The option -f usb:-1 tells gpsbabel to scan and list all connected devices. In case you have more than one, you can specify which device you'd like to access ie. -f usb:0. If you omit the device id, -f usb:, gpsbabel will use the first device it finds (that's useful if you only have one device).

After verifying that gpsbabel found the GPS unit you can try to read the stored track data (I don't know much about the various gps data formats yet - but after reading the man page of gpsbabel I decided that the GPX format suits me best).

% sudo gpsbabel -t -i garmin  -f usb: -o gpx -F test.gpx

If everything works well you should end up with a file named test.gpx that contains a lot of XML style data.
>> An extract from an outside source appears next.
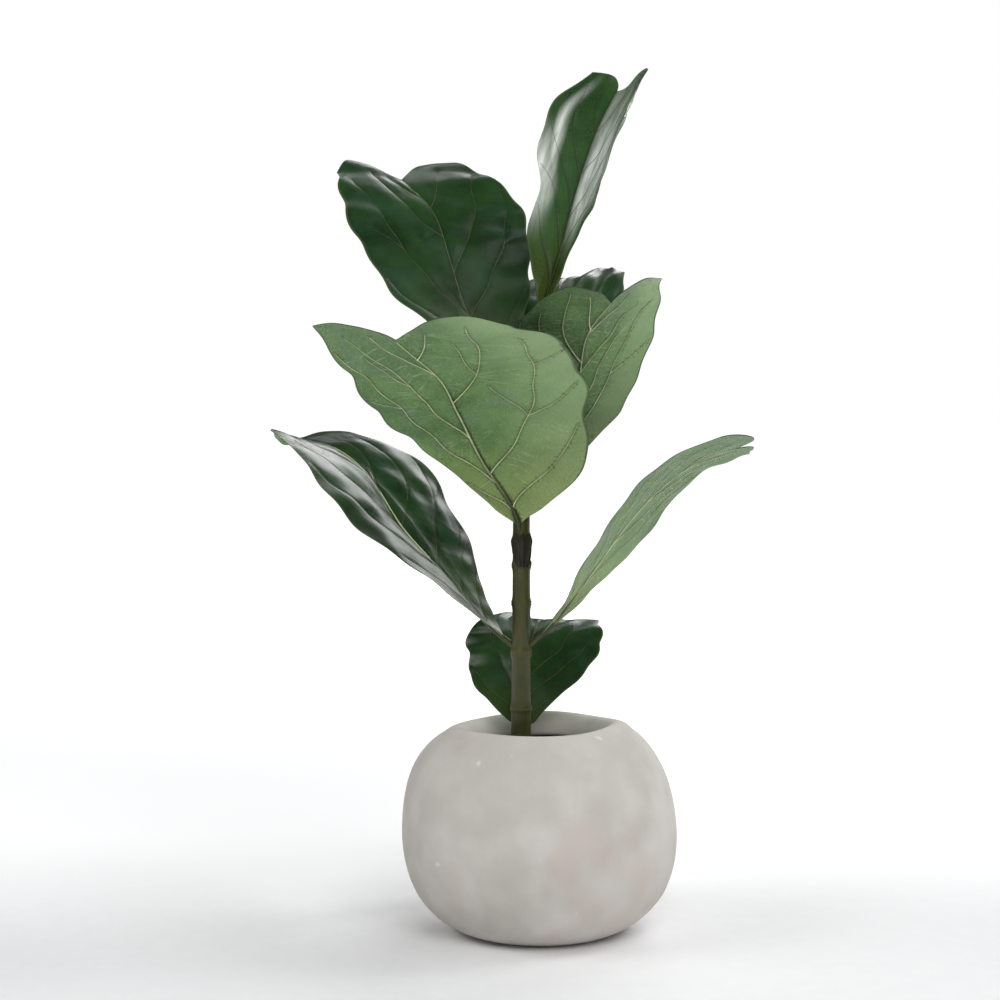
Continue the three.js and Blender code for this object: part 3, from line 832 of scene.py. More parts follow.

If not you can increase the verbosity of the above script by adding the debug option -D2.

One not so nice thing about the above command is that it will fetch all data on the Garmin Edge 205 and store it in one single file. gpsbabel supports various filters which you can use to limit the amount of data which is fetched. In our case the interesting filter is the one to manipulate track lists. This filter supports a start/stop option which enables you to limit the saved data to a given time range.

The following command reads all track data recorded on 2007-10-20 between 1AM and 23PM and drops everything else which is not in this time range:

% sudo gpsbabel -t -i garmin -f usb: -x track,start=2007102001,stop=2007102023 -o gpx -F 20071020.gpx

Remembering all that every time you want to fetch some data from your Garmin Edge 205 isn't really nice so I wrote a little script. It accepts one parameter in the form YYYYMMDD. This way you can specify the date for which the data should be fetched. If you omit this parameter, it will fetch the data of the current day instead . The script also defines a directory where the files are stored. If you intend to use this script you have to modify it to your needs. The script also checks if the generated .gpx doesn't contain any track data (that's the case if the file is exactly 9 lines long) and deletes these files instantly.

# @author Michael Klier <chi@chimeric.de>
# small tool to import gps track info from a garmin edge 205
if [ "$UID" != "0" ]; then
    echo "ERROR: only root can run this script"
    exit 1
if [ ! -n "$1" ]; then
    DATE=$(date +%Y%m%d)
$GPS_BIN -t -i garmin -f usb: -x track,start=${DATE}0001,stop=${DATE}2359 -o gpx -F ${DATE}.gpx 
if [ -f ${DATE}.gpx ]; then
    # "empty" track files contain exactly 9 lines
    if [ $(cat ${DATE}.gpx | wc -l) == "9" ]; then
        rm ${DATE}.gpx
        chown chi:chi ${DATE}.gpx
exit 0

As always, this script isn't foolproof or perfect ;-)! Here's an example on how to invoke it:

% sudo gpsimport.sh 20071020
% ls ~/gps

So that all-together is nice - but it would be even nicer if we could just plug in the device after a trip and the data for the current day would be fetched automatically. Thanks to udev this is absolutely no problem. But in order to write an appropriate udev rule we have to find out some relevant data about our device first. You could do that by using udevinfo which is a command line tool provided by udev itself. But it's not that intuitive to use when it comes to USB devices. A better tool to do that is usbview (must be run as root).

USBview Output

The above output of usbview tells us that the vendor id of our device is “091e”. That's everything we need to write a custom udev rule.

On Arch the udev rules are located under /etc/udev/rules.d/. We will store our own rules in a separate file /etc/udev/rules.d/95-user.rules. The corresponding rule to add to this file looks like this:

# Garmin Edge 205 Data Import
ACTION=="add", SUBSYSTEM=="usb_device", ATTRS{idVendor}=="091e", RUN="/home/chi/bin/gpsimport.sh"

As you can see the rule triggers the above script whenever we plug in the Garmin Edge 205 to our computer. After adding the new rule we have to restart udev. On Arch this is done by executing /etc/start_udev.

That's it! Whenever you plug the Garmin Edge 205 to your computer the udev rule will be triggered and the GPS track data of the current day will be imported to your ~/gps directory 8-).